For Amtrak and host railroads

Stop the finger-pointing and work together to solve problems, rather than asking courts and the STB to do it for you.

Analyze where persistent delays occur, fix operational causes, and then address whether capacity projects are required to eliminate bottlenecks. If so, work together to secure funding through public-private partnerships. But make sure public funding deals include clawback provisions so taxpayers don’t get fleeced by Class I’s if the capacity improvements don’t help passengers arrive on time.

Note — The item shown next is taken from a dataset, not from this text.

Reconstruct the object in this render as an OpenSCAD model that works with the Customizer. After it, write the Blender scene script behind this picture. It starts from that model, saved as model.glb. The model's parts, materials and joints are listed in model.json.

You can reach Bill Stephens at bybillstephens@gmail.com and follow him on LinkedIn and X @bybillstephens

3 thoughts on “Analysis: Amtrak flexes its legal muscles against host railroads

  1. Once upon a time, Amtrak had a vive president named Jim Larsen. He was Amtraks liason with the freight Railroads.
    He was highly respected at Amtrak and with the freight Railroads as well.
    When Amtrak wanted to implement a new route (those days are gone forever) Larsen went to the freight Railroads with Amtraks wants for a new service. The involved Railroads would let Larsen know what it would take it start the new service and Larsen went back to Amtrak to let them know what the Railroads need to make it happen.
    Today, not only did get rid of the institutional knowledge that knew railroading but the freight carriers do the same.
    Now it’s a clown show all around

  2. I have personally witnessed a CSX freight and the Amtrak Berkshire Flyer, both stopped side by side in Pittsfield, MA heading west and ready to proceed onto single track for about 20 miles. The CSX dispatcher let the slow and heavy freight occupy the single track ahead of Amtrak causing a significant delay in Amtrak’s departure. Amtrak then had to slowly follow the long CSX freight for 20 miles before it was able to pass at the next siding. Amtrak’s action is long overdo.

  3. A third category: FOR PASSENGERS – Place a copy of this article in every seatback and room, along with a cover letter from Amtrak that sincerely says that “We are trying, but we will get there when we get there.” The idea is to lower passenger expectations without chasing them away.